(3D code data)
>> start
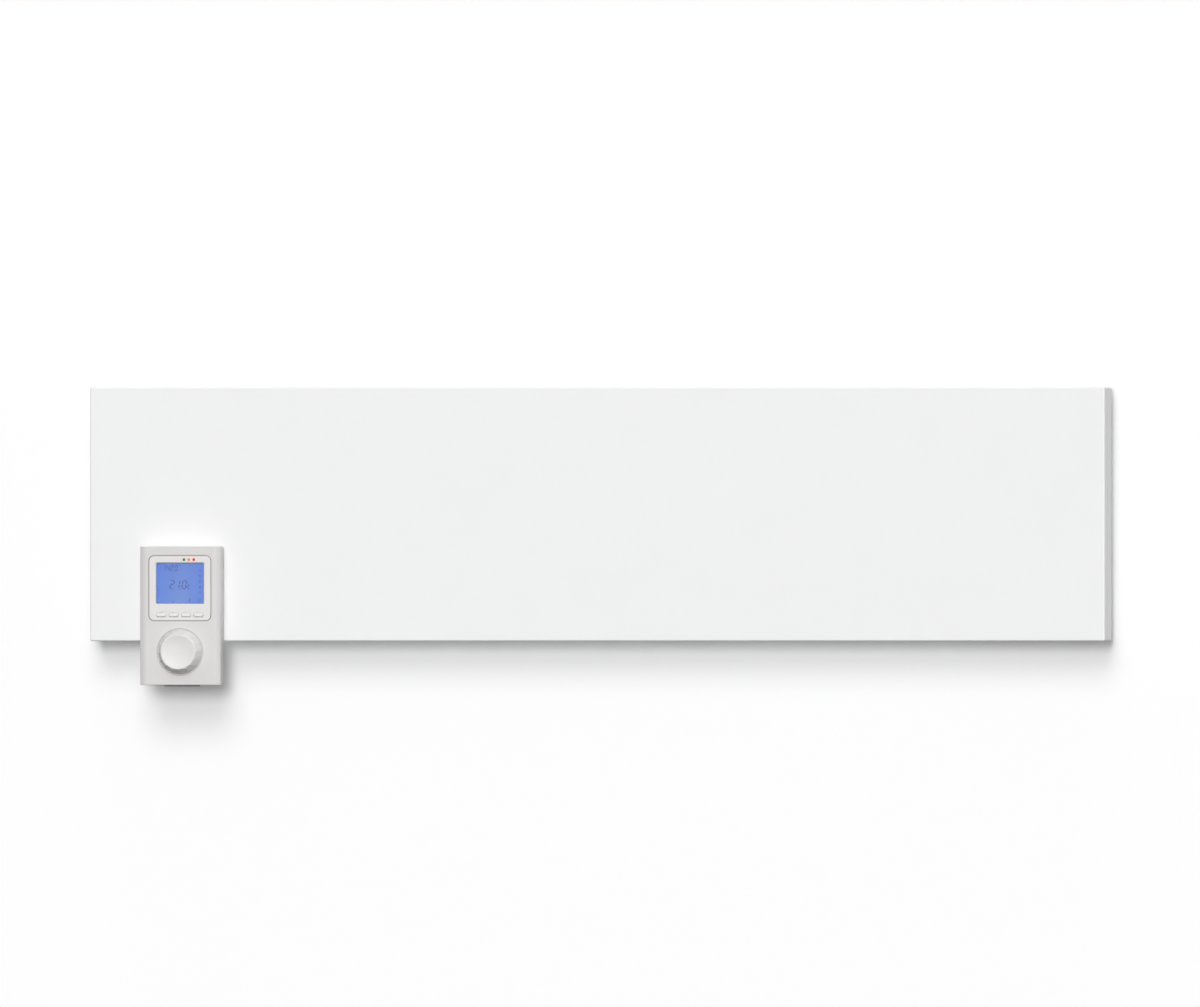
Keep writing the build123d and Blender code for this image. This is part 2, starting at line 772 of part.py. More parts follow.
# Cable gland under the box: threaded body, dome nut and the rubber seal in its bore
gland_top = box_z - box_height / 2
with BuildPart() as cable_gland:
    with BuildSketch(Plane((gland_x, -gland_depth, gland_top))):
        RegularPolygon(gland_flats / 2, 6, major_radius=False)
    extrude(amount=-gland_flange)
    with BuildSketch(Plane((gland_x, -gland_depth, gland_top - gland_flange))):
        Circle(gland_thread / 2)
    extrude(amount=gland_flange + box_wall + gland_neck)
    with BuildSketch(Plane((gland_x, -gland_depth, gland_top - gland_flange))):
        Circle(gland_thread / 2)
    extrude(amount=-gland_neck)
    with BuildSketch(Plane((gland_x, -gland_depth, gland_top - gland_flange - gland_neck))):
        Circle(gland_bore / 2 + gland_seal_wall)
    extrude(amount=2 * gland_neck + gland_flange + box_wall, mode=Mode.SUBTRACT)
cable_gland.part.label = "cable_gland"
export_step(cable_gland.part, "parts/cable_gland.step")

with BuildPart() as gland_nut:
    with BuildSketch(Plane((gland_x, -gland_depth, gland_top - gland_flange - 0.3))):
        RegularPolygon(gland_flats / 2, 6, major_radius=False)
    extrude(amount=-gland_cap)
    with BuildSketch(Plane((gland_x, -gland_depth, gland_top - gland_flange - 0.3))):
        Circle(gland_thread / 2 + fit_play)
    extrude(amount=-gland_neck - 0.5, mode=Mode.SUBTRACT)
    with BuildSketch(Plane((gland_x, -gland_depth, gland_top - gland_flange - 0.3))):
        Circle(gland_bore / 2 + 0.4)
    extrude(amount=-gland_cap, mode=Mode.SUBTRACT)
    chamfer(gland_nut.faces().sort_by(Axis.Z)[0].outer_wire().edges(), 1.4)
gland_nut.part.label = "gland_nut"
export_step(gland_nut.part, "parts/gland_nut.step")

seal_length = gland_neck + 3.0
with BuildPart() as gland_seal:
    with BuildSketch(Plane((gland_x, -gland_depth, gland_top - gland_flange - gland_neck))):
        Circle(gland_bore / 2 + gland_seal_wall - fit_play)
        Circle(gland_bore / 2, mode=Mode.SUBTRACT)
    extrude(amount=seal_length)
gland_seal.part.label = "gland_seal"
export_step(gland_seal.part, "parts/gland_seal.step")

# Two adhesive pads that hold the controller's plate on the panel's face; they stay
# above the panel's lower edge
plate_width = body_width - 2 * plate_margin
plate_top = body_height / 2 - hook_drop
plate_bottom = -body_height / 2 + plate_margin
pad_z = plate_top - pad_height / 2 - 6.0
with BuildPart() as adhesive_pads:
    with BuildSketch(face_plane(casing_front)):
        with Locations((0, pad_z)):
            with GridLocations(plate_width - pad_width - 8.0, 0, 2, 1):
                RectangleRounded(pad_width, pad_height, 2.0)
    extrude(amount=pad_thickness)
adhesive_pads.part.label = "adhesive_pads"
export_step(adhesive_pads.part, "parts/adhesive_pads.step")

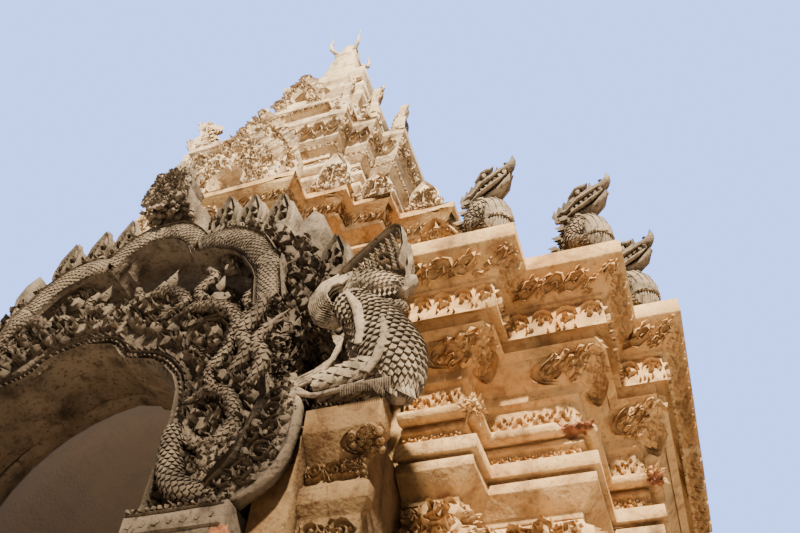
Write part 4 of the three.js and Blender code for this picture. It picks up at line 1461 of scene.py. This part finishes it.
class Guardian:
    """A seated lion-headed serpent that leans its fluted chest and open jaws over the slab corner.

    Its own measures are for a height of 0.6 m, as (forward, up, across)."""

    FORWARD = np.array([0.83, -0.56, 0])
    ACROSS = np.array([0.56, 0.83, 0])
    SKYWARD = np.array([0, 0, 1.0])

    def __init__(self, carving, x, y, foot, height, slim=1.0):
        self.carving = carving
        self.origin = np.array([x, -y, foot])
        self.size = height / 0.6
        self.slim = slim
        self.chest()
        self.back()
        for side in (-1, 1):
            self.leg(side)
            self.mane(side)
            self.jaw_side(side)
        self.head()

    def at(self, out, up, side=0.0):
        """A place in the gate from one in the figure's own measures."""
        level = self.FORWARD * out + self.ACROSS * side
        return self.origin + (level * self.slim + self.SKYWARD * up) * self.size

    def limb(self, points, radii, sides=12, rings=None, flat=1.0):
        """A rounded body along points in the figure's own measures."""
        body = Limb(
            [self.at(*p) for p in points], np.array(radii) * self.size * self.slim, side=self.ACROSS,
            flat=flat, rings=rings)
        body.skin(self.carving, sides)
        return body

    def ridges(self, body, angles, start, end, thick):
        """Raised lines along a body, one at each angle."""
        for angle in angles:
            line = body.point(np.linspace(start, end, 7), np.full(7, angle), np.full(7, 0.001))
            Limb(line, np.full(7, thick * self.size * self.slim), rings=10).skin(self.carving, 5)

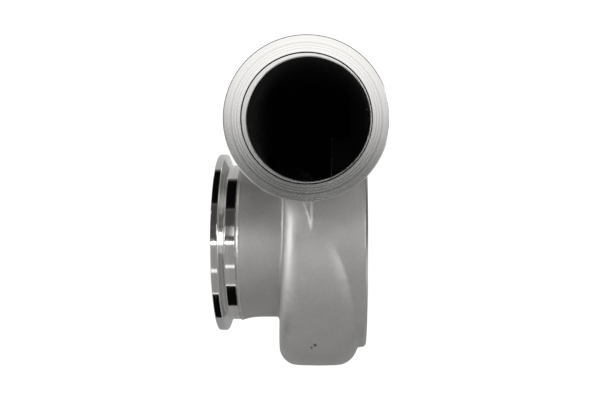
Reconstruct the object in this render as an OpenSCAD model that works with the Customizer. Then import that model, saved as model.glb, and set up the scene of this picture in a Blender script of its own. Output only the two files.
>> end
» **Exercise**
From the records above, extract exactly and only the lines that begin at the line with "Write part 4" and stop after the line with "SKYWARD = np.array([0, 0, 1.0])".

» **Solution to this exercise**
Write part 4 of the three.js and Blender code for this picture. It picks up at line 1461 of scene.py. This part finishes it.
class Guardian:
    """A seated lion-headed serpent that leans its fluted chest and open jaws over the slab corner.

    Its own measures are for a height of 0.6 m, as (forward, up, across)."""

    FORWARD = np.array([0.83, -0.56, 0])
    ACROSS = np.array([0.56, 0.83, 0])
    SKYWARD = np.array([0, 0, 1.0])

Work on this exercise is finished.